Diaz Contemporary is pleased to present its first showing of work by Toronto-based artist Paulette Phillips; Phillips has developed an international exhibition record with shows of her installation work. Often haunting, in Phillips’ pieces a leitmotif of humour can also be discerned, though even then it may well be black.
Phillips’ oeuvre is comprised of works built upon an idea discovered, an object reconsidered, a monument redone, or a history excavated. Shooting in 16mm and 35mm film which she presents as liminally elaborate installations, Phillips’ works are subtle but detailed investigations into the wanderings of human moral senses as evinced by subtle traces of various histories or perverse occurrences. At Diaz Contemporary, Paulette Phillips will be presenting her work Monster Tree (2006), commissioned by the London organisation Parabola for the exhibition Repatriating the Ark.

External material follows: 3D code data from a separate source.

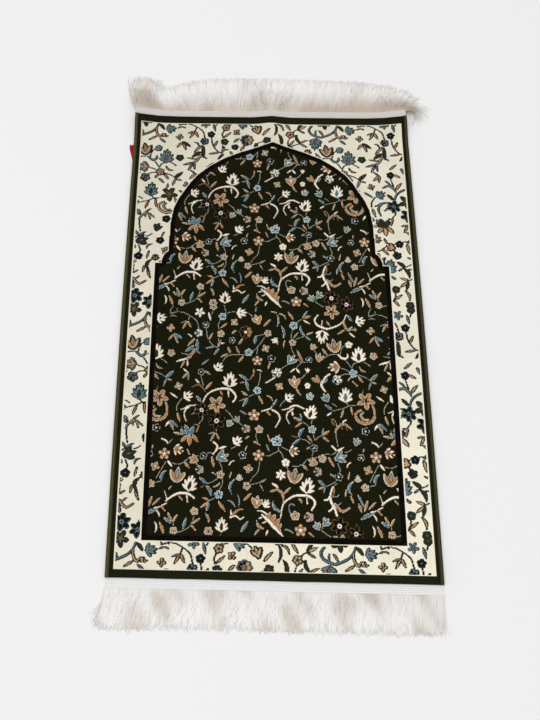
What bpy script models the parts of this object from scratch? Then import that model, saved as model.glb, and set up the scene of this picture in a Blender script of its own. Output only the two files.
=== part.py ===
"""Prayer rug: a woven pile rug with overcast long sides and a sewn-on fringe at each end.

Metres, +Z up. The origin is the centre of the underside, on the floor. +Y runs to the
point of the arch, and +X to the right of someone who stands at the foot of the rug.
"""

import math
import random

import bmesh
import bpy
from mathutils import Vector

# The rug as it is made, squared up.
WIDTH = 0.690  # over both overcast edges
LENGTH = 1.100  # of the weave, between the two heading tapes
THICKNESS = 0.006  # 1.5 mm of backing and 4.5 mm of pile
PILE_ROUNDING = 0.0012  # where the pile falls off at the rim
GAP = 0.0003  # between pieces that are sewn together

EDGE_WIDTH = 0.0095
EDGE_THICKNESS = 0.0068

TAPE_WIDTH = 0.0195
TAPE_THICKNESS = 0.0024
TAPE_RIM = 0.0018  # the thickness of the tape's woven rims and of its valleys
TAPE_RIBS = 5
TAPE_INSET = 0.0015  # the tape is cut this much short of the edges at both sides

LOCKS = 104  # in each fringe
LOCK_FILL = 0.74  # a lock's share of its pitch at the root
LOCK_TOP = 0.66  # the width of a lock's top, as a share of its foot
LOCK_TIPS = (0.60, 0.82)  # how far a lock narrows to its tip, least and most
LOCK_HEIGHT = 0.0046
LOCK_SHAPE = (
    # how far along the lock, its height there as a share of the fullest
    (0.08, 0.80),
    (0.30, 1.00),
    (0.54, 0.92),
    (0.78, 0.66),
    (1.00, 0.35),
)
LOCK_LANDING = 0.70  # how far along a lock has come down from a lifted corner
LOCK_UNEVENNESS = 0.0035  # of a lock's length
CLUMP_SWAY = 0.0022  # how far neighbouring locks drift together
CLUMP_PITCH = 0.085
CLUMP_DRIFT = 0.4  # of a pitch, from a lock's root to its tip

LABEL_THICKNESS = 0.0008
LABEL_TOP = 0.466  # along the rug
LABEL_BOTTOM = 0.421
LABEL_REACH = 0.0110  # past the edge, at its upper corner
LABEL_LOWER_REACH = 0.0008
LABEL_TUCK = 0.0035  # under the edge
LABEL_FOLD = 0.0012  # the softness of its folded corner
LABEL_FOLD_LENGTH = 0.012
LABEL_SEAT_BLEND = 0.012  # over which the edge lifts to pass over the label

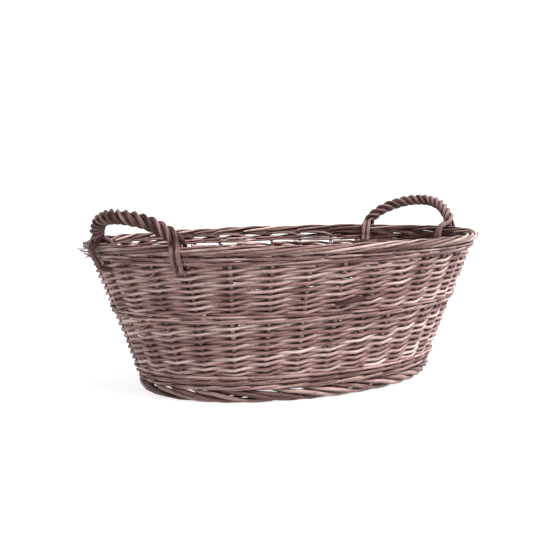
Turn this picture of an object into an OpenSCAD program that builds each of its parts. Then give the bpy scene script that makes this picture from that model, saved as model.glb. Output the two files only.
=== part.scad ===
// Oval wicker log basket with two roped bow handles.
// Origin: on the ground, under the middle of the basket. +X along its length, +Z up.

/* [Basket] */
// Length of the basket over its rim, without the handles
basket_l = 620; // [612:4:632]
// Width of the basket over its rim
basket_w = 492; // [484:4:500]
// Height of the rim above the ground
rim_h = 200; // [190:1:215]
// How far the wall leans out between the ground and the rim
splay = 78; // [66:1:84]
// Thickness of the woven wall, measured level
wall_t = 14; // [13:0.5:15]

/* [Rods] */
// Number of upright stakes, an even number
stake_count = 34; // [32:2:36]
// Thickness of a stake
stake_d = 6; // [5:0.5:6.5]
// Thickness of a stake's cut butt inside the base
butt_d = 4.6; // [4:0.2:4.8]
// Length of a stake's butt inside the base
butt_l = 34; // [24:1:40]
// Thickness of a foot peg
peg_d = 4.4; // [3.6:0.2:5]
// Play between a rod and the weave around it
play = 0.1; // [0.05:0.05:0.2]

/* [Bands, from the ground up] */
// Height of the plaited border that the basket stands on
foot_h = 13; // [11:0.5:14]
// Width of the foot border
foot_w = 18; // [17:0.5:20]
// Open gap between the foot border and the bottom wale
foot_gap = 2; // [1:0.5:4]
// Height of the bottom wale
bottom_wale_h = 21; // [19:0.5:22]
// Height of the siding below the middle wale
lower_siding_h = 67; // [60:1:69]
// Height of the middle wale
middle_wale_h = 12; // [10:0.5:13]
// Height of the top wale
top_wale_h = 12.5; // [10:0.5:13]
// Height of the rolled border on the rim
border_h = 12.5; // [12:0.5:14]
// Width of the rolled border
border_w = 20; // [19:0.5:21]
// Width of the three wales
wale_w = 17; // [16:0.5:18]

/* [Base] */
// Thickness of the woven base
base_t = 11; // [10:0.5:12]
// Thickness of a cross stick, which the long sticks pass through
cross_stick_d = 9; // [8:0.5:9]
// Thickness of a long stick
long_stick_d = 5; // [4:0.5:5]
// Number of cross sticks
cross_sticks = 9; // [7:2:9]
// Number of long sticks
long_sticks = 8; // [4:2:8]
// Distance between neighbouring cross sticks
cross_pitch = 36; // [30:1:40]

/* [Handles] */
// Thickness of the rod at the heart of a handle
bow_d = 8; // [7:0.5:8]
// Gap between the foot of a bow and the stake beside it
bow_beside = 1.4; // [1:0.1:2]
// Height of the left handle's middle line above the rim, along its lean
left_bow_rise = 45.5; // [44:0.5:50]
// Height of the right handle's middle line above the rim, along its lean
right_bow_rise = 51; // [48:0.5:54]
// How far a handle's top leans out past the wall's own lean, as a share of its rise
bow_flare = 0.42; // [0.2:0.02:0.5]
// Radius of the bend at each shoulder of a handle
shoulder_r = 18; // [16:1:22]
// Length of straight bow between the rim and the shoulder
bow_straight = 2; // [1:0.5:4]
// Length of each leg of the bow inside the wall
bow_leg = 75; // [60:1:78]
// Thickness of a strand of the rope
strand_t = 4.6; // [4:0.2:4.8]
// Width of a strand of the rope
strand_w = 7; // [6.4:0.2:7.4]
// Turns that each strand makes over the handle, so that its ends fall inside and outside
strand_turns = 3.5; // [2.5:1:4.5]

/* [Hidden] */

willow = [0.50, 0.37, 0.34];
dark_willow = [0.36, 0.26, 0.25];
pale_willow = [0.62, 0.48, 0.43];

// The rim's outline is four arcs: two ends and two flatter sides. The arcs' middles make right
// triangles with sides of 3, 4 and 5 parts, so the arcs meet exactly, at equal tangents.
part = (basket_l - basket_w) / 4;
end_c = 3 * part;
side_c = 4 * part;
end_r = basket_l / 2 - end_c;
side_r = end_r + 5 * part;
join = atan2(4, 3);
oval_fn = 144;
rod_fn = 24;

// How far the wall's outer face stands out from the rim's outline at height z.
function lean(z) = -splay * (1 - z / rim_h);
slope = atan(splay / rim_h);

// Heights of the bands.
bottom_wale_z = foot_h + foot_gap;
lower_siding_z = bottom_wale_z + bottom_wale_h;
middle_wale_z = lower_siding_z + lower_siding_h;
upper_siding_z = middle_wale_z + middle_wale_h;
border_z = rim_h - border_h;
top_wale_z = border_z - top_wale_h;

// Stakes are spaced evenly along the wall's middle line at half height.
spacing_out = lean(rim_h / 2) - wall_t / 2;
end_run = (end_r + spacing_out) * join * PI / 180;
side_run = (side_r + spacing_out) * (90 - join) * PI / 180;
lap = 4 * (end_run + side_run);

// Angle of the outward direction at run s along the wall, counted from the +X end.
function first_turn(s) =
    s < end_run ? s / end_run * join : join + (s - end_run) / side_run * (90 - join);
function turn(s) =
    s < lap / 4 ? first_turn(s)
    : s < lap / 2 ? 180 - first_turn(lap / 2 - s)
    : 180 + turn(s - lap / 2);

// Puts its children at angle a of the rim's outline, with +X pointing straight out.
module at_turn(a) {
    on_end = abs(cos(a)) > cos(join);
    middle = on_end ? [sign(cos(a)) * end_c, 0, 0] : [0, -sign(sin(a)) * side_c, 0];
    translate(middle) rotate(a) translate([on_end ? end_r : side_r, 0, 0]) children();
}

module around_stakes(shift) {
    for (k = [0 : stake_count - 1]) at_turn(turn((k + 0.5 + shift) * lap / stake_count)) children();
}

// A wedge that starts at a point and holds one arc of the oval. Its edges run along the joins.
module wedge(middle, along, across) {
    reach = 2 * basket_w / part;
    linear_extrude(2 * rim_h, center = true) polygon([
        middle,
        middle + reach * part * (along + across) / 5,
        middle + reach * part * (along - across) / 5
    ]);
}

// Sweeps a profile, drawn as [out from the rim's outline, height], round the whole oval.
module round_oval() {
    for (way = [-1, 1]) {
        intersection() {
            translate([way * end_c, 0, 0]) rotate_extrude($fn = oval_fn) translate([end_r, 0]) children();
            wedge([way * end_c, 0], [way * 3, 0], [0, 4]);
        }
        intersection() {
            translate([0, -way * side_c, 0]) rotate_extrude($fn = oval_fn) translate([side_r, 0]) children();
            wedge([0, -way * side_c], [0, way * 4], [3, 0]);
        }
    }
}

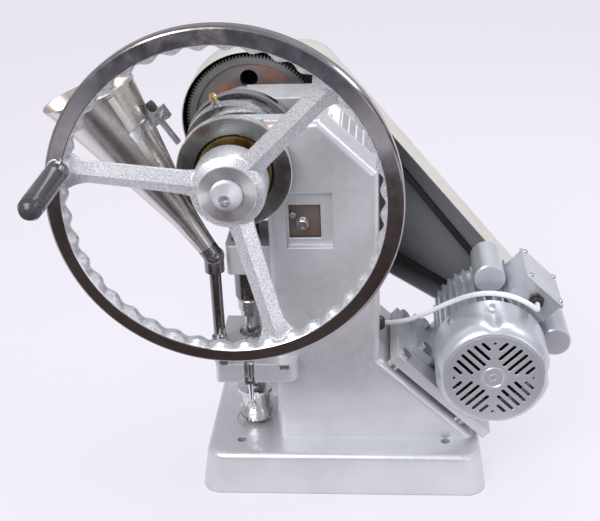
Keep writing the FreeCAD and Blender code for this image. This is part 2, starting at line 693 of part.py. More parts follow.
def ram():
    centre = ("shaft_x", "tool_y", "ram_bottom")
    length = "ram_top - ram_bottom"
    shank = turned([(0, 0), ("ram_radius - 1", 0), ("ram_radius", 1),
                    ("ram_radius", length + " - 2"), ("ram_radius - 2", length), (0, length)],
                   centre)
    slot = box((60, 14, 40), ("shaft_x - 30", "tool_y - 7", PIN_Z + " - 13"))
    bore = cylinder(6, 60, ("shaft_x", "tool_y - 30", PIN_Z), "y")
    node(cut(shank, slot, bore), "ram")
    pin = cylinder(6, 33, ("shaft_x", "tool_y - 16.5", PIN_Z), "y")
    node(pin, "wrist_pin")
    holder = turned([(8.5, 0), (13, 0), (13, 7), (15.5, 9), (15.5, 22), (12, 26), (8.5, 26)],
                    ("shaft_x", "tool_y", "ram_bottom - 26"))
    node(holder, "punch_holder")
    tip = "upper_tip"
    punch = turned([(0, "ram_bottom"), (8.5, "ram_bottom"), (8.5, tip + " + 9"),
                    ("punch_radius", tip + " + 6"), ("punch_radius", tip), (0, tip)],
                   ("shaft_x", "tool_y", 0))
    node(punch, "upper_punch")


def lower_tooling():
    bore = "punch_radius + running_gap"
    seat = "lower_tip - 2"
    die = turned([(bore, seat), ("die_radius", seat), ("die_radius", "platform_top"),
                  (bore, "platform_top")], ("shaft_x", "tool_y", 0))
    node(die, "die")
    rod = turned([(0, 118), ("rod_radius", 118), ("rod_radius", 328), (5, 331), (0, 331)],
                 ("shaft_x", "rod_y", 0))
    node(rod, "lift_rod")
    arm = box((22, 50, 13), ("shaft_x - 11", "tool_y - 14", 118))
    yoke = rounded(arm, 9, lambda e: abs(direction(e).z) > 0.9)
    holes = [cylinder("rod_radius", 40, ("shaft_x", "rod_y", 100)),
             cylinder("punch_radius", 40, ("shaft_x", "tool_y", 100))]
    node(cut(yoke, *holes), "lift_yoke")
    punch = turned([(0, 116), ("punch_radius", 116), ("punch_radius", "lower_tip"),
                    (0, "lower_tip")], ("shaft_x", "tool_y", 0))
    node(punch, "lower_punch")
    rod = turned([(0, 112), (5.5, 112), (5.5, 118), (3.5, 120), (3.5, 176), (0, 176)],
                 ("shaft_x + 2.5", "platform_front + 8", 0))
    clip = box((13.4, 8, 6), ("shaft_x - 4.2", "platform_front + 4", "platform_bottom - 6"))
    node(fuse(rod, clip), "stop_rod")


def lift_lever():
    """Bell arm on the lever pin; its roller runs under the lift cam."""
    pivot = (-49, 5, 379)
    arm = plate([(8, -8), (-10, -11), (-68, -43), (-78, -42), (-78, -30), (-64, -27), (-8, 9)], 9,
                pivot)
    hub = cylinder(12, 13, (-49, 3, 379), "y")
    roller = cylinder(9, 13, ("shaft_x", 3, 343), "y")
    bore = cylinder("6 + running_gap", 40, (-49, -10, 379), "y")
    node(cut(fuse(arm, hub, roller), bore), "lift_lever")


def adjuster():
    """Toothed filling-depth adjuster standing on the base, on its threaded stud."""
    low = "base_height + 3"
    body = turned([("8 + running_gap", low), (17, low), (22, low + " + 4"), (22, 76), (19, 80),
                   (19, 98), (16, 102), (24, 103), (24, 108), ("8 + running_gap", 108)],
                  ("shaft_x", "tool_y", 0))
    notches = []
    for tooth in range(24):
        spot = Rotation(V(0, 0, 1), tooth * 15)
        notch = box((8, 2.6, 12), ("0", "0", "0"))
        corner = spot.multVec(V(18.5, -1.3, 0))
        move(notch, ("shaft_x + %f" % corner.x, "tool_y + %f" % corner.y, 56), spot)
        notches.append(notch)
    key = cylinder(3.4, 20, ("shaft_x - 2", "tool_y - 25", 88), "y")
    waist = [box((14, 14, 10), ("shaft_x - 7", "tool_y + %d" % y, 100.9)) for y in (-34, 20)]
    node(cut(body, key, *notches, *waist), "adjuster_chuck")
    stud = turned([(0, "base_height - 12"), (8, "base_height - 12"), (8, 110), (6, 112), (0, 112)],
                  ("shaft_x", "tool_y", 0))
    node(stud, "adjuster_stud")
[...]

Monster Tree continues Phillips’ interest in revealing and exploiting overlooked or forgotten dramas, and unseen peculiarities. The piece grew from two discoveries: the first occurred while the artist was visiting Paris’ 18th century Musée Fragonard, and came across abnormal animal specimens presented as “monstres”. This allowed Philips to make the connection between the word ‘monster’ and ‘demonstrate’. Etymologically, the word ‘monster’ comes from the Latin monstrare, meaning ‘to show’ and monstrum meaning ‘portent’, ‘unnatural event’, or ‘monster’. These malformed specimens were therefore sites for the conflation of the two meanings of the root word—‘demonstrating’, and ‘monstrosity’. The second discovery involved the filmic capture and subsequent elaboration upon a unique arboreal malformation Phillips stumbled across in the tourist-laden and spectacle-oriented world of Niagara Falls. In Monster Tree —presented on a flat panel monitor in the gallery’s East exhibition space—Phillips focuses on an aberration overlooked in a location devoted to the spectacular.